Let’s look for the use of the phrase in the Torah.

It was a significant moment for Moses. God’s people had broken the covenant. They were dancing around a golden calf and calling it “God”. Moses was up on the mountain pleading with God to forgive them and receive them back as His people. He had persuaded God not to abandon His people in the desert but to accompany them to the Promised Land. Then he asked God a favour. “Show me your glory” and God agreed. Moses was going somewhere with this request.

Then the Lord came down in the cloud and stood there with him and proclaimed His name, the Lord. And He passed by in front of Moses, proclaiming, ’The Lord, the Lord, the compassionate and gracious God, slow to anger and abounding in love and faithfulness, maintaining love to thousands, and forgiving wickedness, rebellion and sin . . . (Ex. 34: 5-6).
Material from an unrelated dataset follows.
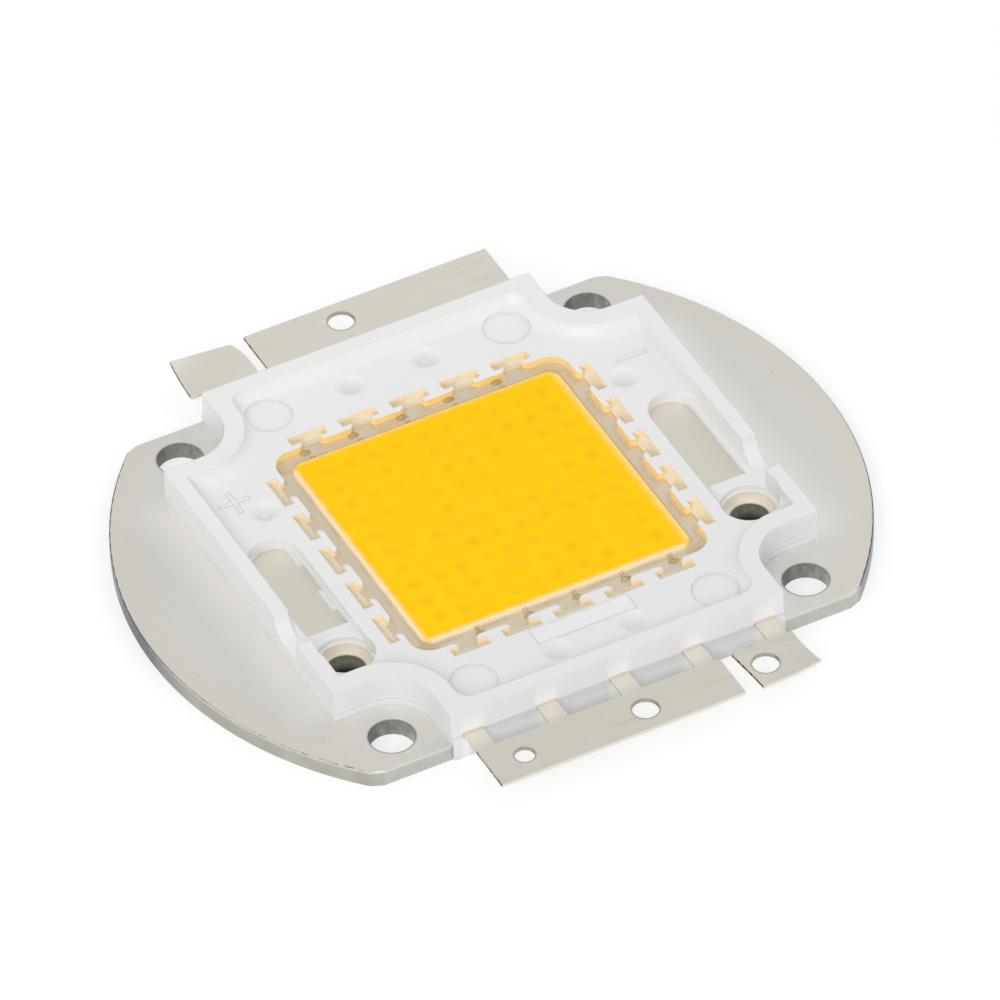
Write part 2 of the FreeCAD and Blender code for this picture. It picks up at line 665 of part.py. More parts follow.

Did you get that? God “passed by” – a euphemism for revealing Himself to Moses. This was a significant action because it formed the basis of Moses’ intercession for his people. If God revealed Himself as compassionate and forgiving, Moses had grounds for asking God to forgive His people and renew the covenant.

If Jesus’ disciples were familiar with the Torah, they would have picked up the clue.  Jesus was saying by His action that He was the very same person who had revealed Himself to Moses on Mount Sinai. After all, did He not infuriate the Pharisees by declaring, “Before Abraham was, I AM”?

But they missed it. Instead of recognising Jesus’ beautiful revelation for them, they panicked. They cried out in terror. “It’s a ghost, a ghost!” What was meant to be another moment of faith for them became a moment of fear.

How like the disciples we are! When Jesus “passes by” in our crisis, we think He’s a ghost, not God – so near and so ready to reveal His presence in our problem. Where Jesus is there, everything falls into place but often, like the Twelve, we don’t recognise Him because our hearts are hardened. Fear blots out our recognition of the Saviour’s presence and we lose the joy of receiving another piece of evidence that He is God and we can trust Him, after all.